Task brief
Copy each line below in which the word "parts" occurs.
START Available records
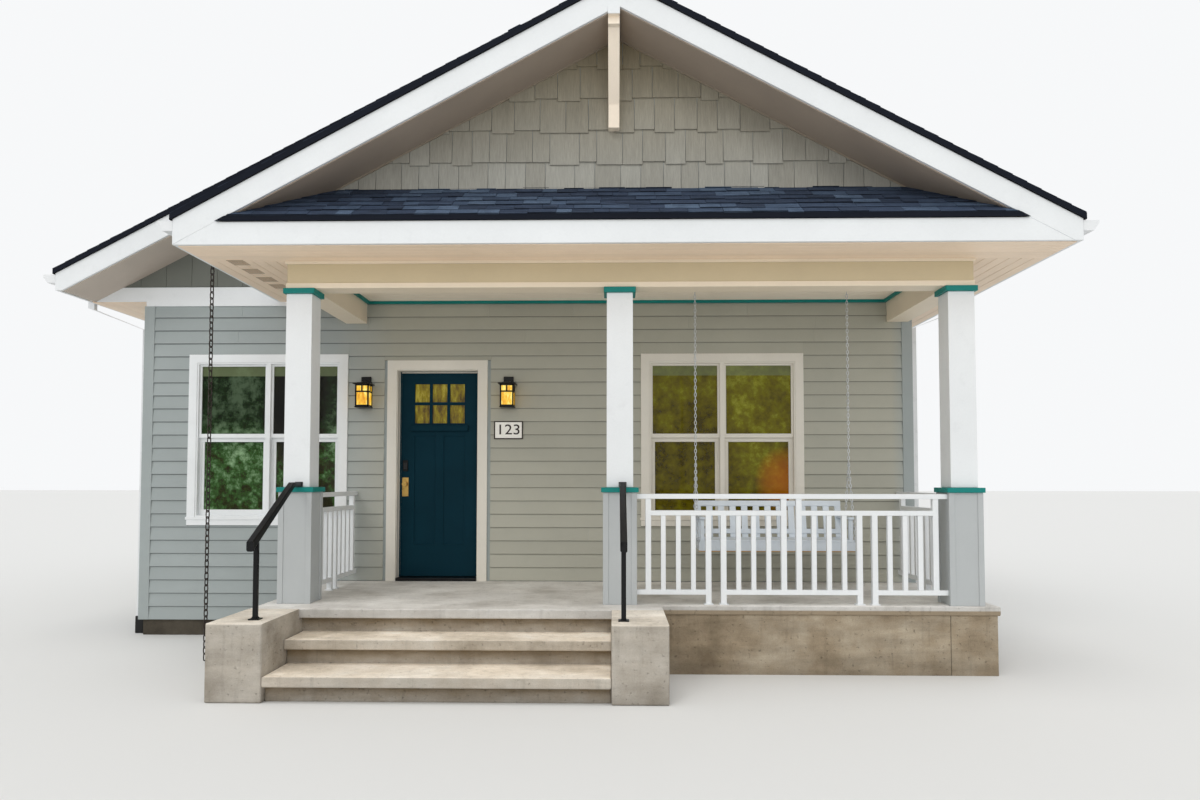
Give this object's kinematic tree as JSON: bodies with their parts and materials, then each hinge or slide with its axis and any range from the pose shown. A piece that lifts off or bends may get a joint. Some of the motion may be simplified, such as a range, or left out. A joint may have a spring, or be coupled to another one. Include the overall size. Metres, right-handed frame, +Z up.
{
  "type": "bungalow",
  "caption": "Gabled bungalow with a front porch on tapered columns, lap siding, concrete steps, an opening front door and a hanging porch swing.",
  "frame": {"origin": "on the ground, under the centre of the whole outline", "axes": "+X to the right as seen from the street, +Y into the house, +Z up"},
  "size_m": [10.49, 14.647, 6.7701],
  "materials": {
    "concrete": "matt",
    "floor_wood": "satin",
    "siding": "matt",
    "trim": "satin",
    "soffit": "matt",
    "shingles": "matt",
    "gutter_metal": "satin",
    "black_plastic": "satin",
    "teal_trim": "satin",
    "beam_siding": "matt",
    "pedestal_siding": "matt",
    "black_metal": "satin",
    "door_paint": "satin",
    "window_glass": "clear",
    "lock_metal": "satin",
    "plaque": "glazed",
    "dark_copper": "aged",
    "swing_paint": "satin",
    "chain_metal": "galvanised"
  },
  "bodies": {
    "house": {"foundation_wall": "concrete", "house_floor": "floor_wood", "front_wall_left": "siding", "front_wall_right": "siding", "front_wall_door_bay": "siding", "left_wall": "siding", "right_wall": "siding", "rear_wall": "siding", "front_gable_wall": "siding", "rear_gable_wall": "siding", "frieze_boards": "trim", "corner_boards": "siding", "main_roof_left": "soffit", "main_roof_right": "soffit", "main_shingles_left": "shingles", "main_shingles_right": "shingles", "main_barge_boards": "trim", "eave_fascias": "trim", "eave_soffits": "soffit", "gutters": "gutter_metal", "downspouts": "gutter_metal", "downspout_boots": "black_plastic", "porch_roof_left": "soffit", "porch_roof_right": "soffit", "porch_shingles_left": "shingles", "porch_shingles_right": "shingles", "porch_barge_boards": "trim", "porch_fascia": "trim", "porch_gable_wall": "siding", "pent_roof": "shingles", "gable_bracket": "trim", "porch_ceiling": "trim", "ceiling_moulding": "teal_trim", "porch_beams": "beam_siding", "column_pedestals": "pedestal_siding", "column_shafts": "trim", "column_ledges": "teal_trim", "porch_floor": "concrete", "porch_foundation": "concrete", "porch_steps": "concrete", "step_cheeks": "concrete", "front_railing": "trim", "side_railings": "trim", "handrails": "black_metal", "door_frame": "trim", "door_threshold": "black_metal", "front_windows": "trim", "side_windows": "trim", "rear_windows": "trim", "window_glass": "window_glass", "lanterns": "black_metal", "number_plaque": "plaque", "rain_chain": "dark_copper", "swing_hooks": "black_metal"},
    "door": {"front_door": "door_paint", "door_glass": "window_glass", "door_lockset": "lock_metal"},
    "swing": {"swing_bench": "swing_paint", "swing_chains": "chain_metal"}
  },
  "joints": [
    {"name": "door_hinge", "type": "hinge", "parent": "house", "child": "door", "pos_m": [-0.5455, -4.1485, 1.9], "axis": [0, 0, -1], "range_deg": [0, 100]},
    {"name": "swing_pivot", "type": "hinge", "parent": "house", "child": "swing", "pos_m": [2.6825, -5.1865, 3.815], "axis": [1, 0, 0], "range_deg": [-9, 9]}
  ]
}
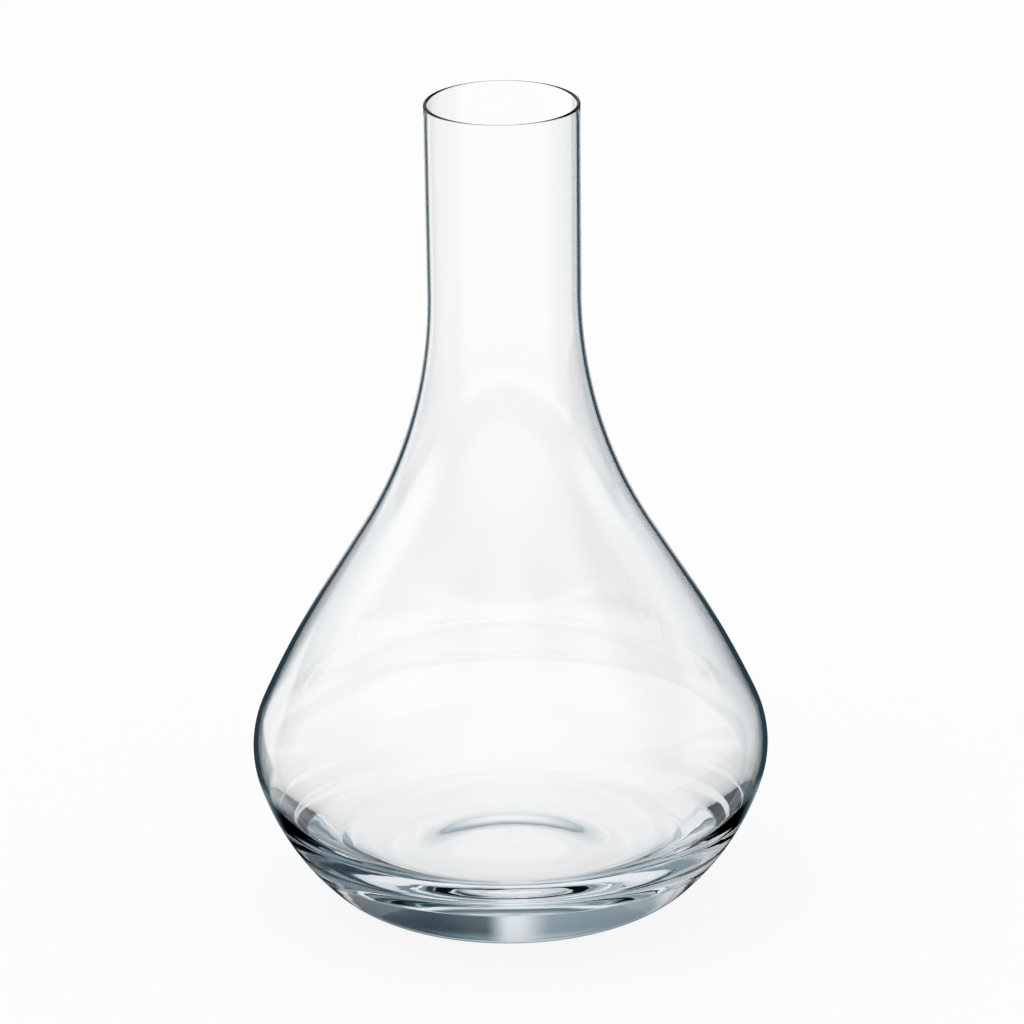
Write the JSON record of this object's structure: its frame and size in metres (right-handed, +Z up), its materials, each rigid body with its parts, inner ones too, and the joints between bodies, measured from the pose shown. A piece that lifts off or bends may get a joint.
END Available records
Right answer
Give this object's kinematic tree as JSON: bodies with their parts and materials, then each hinge or slide with its axis and any range from the pose shown. A piece that lifts off or bends may get a joint. Some of the motion may be simplified, such as a range, or left out. A joint may have a spring, or be coupled to another one. Include the overall size. Metres, right-handed frame, +Z up.
Write the JSON record of this object's structure: its frame and size in metres (right-handed, +Z up), its materials, each rigid body with its parts, inner ones too, and the joints between bodies, measured from the pose shown. A piece that lifts off or bends may get a joint.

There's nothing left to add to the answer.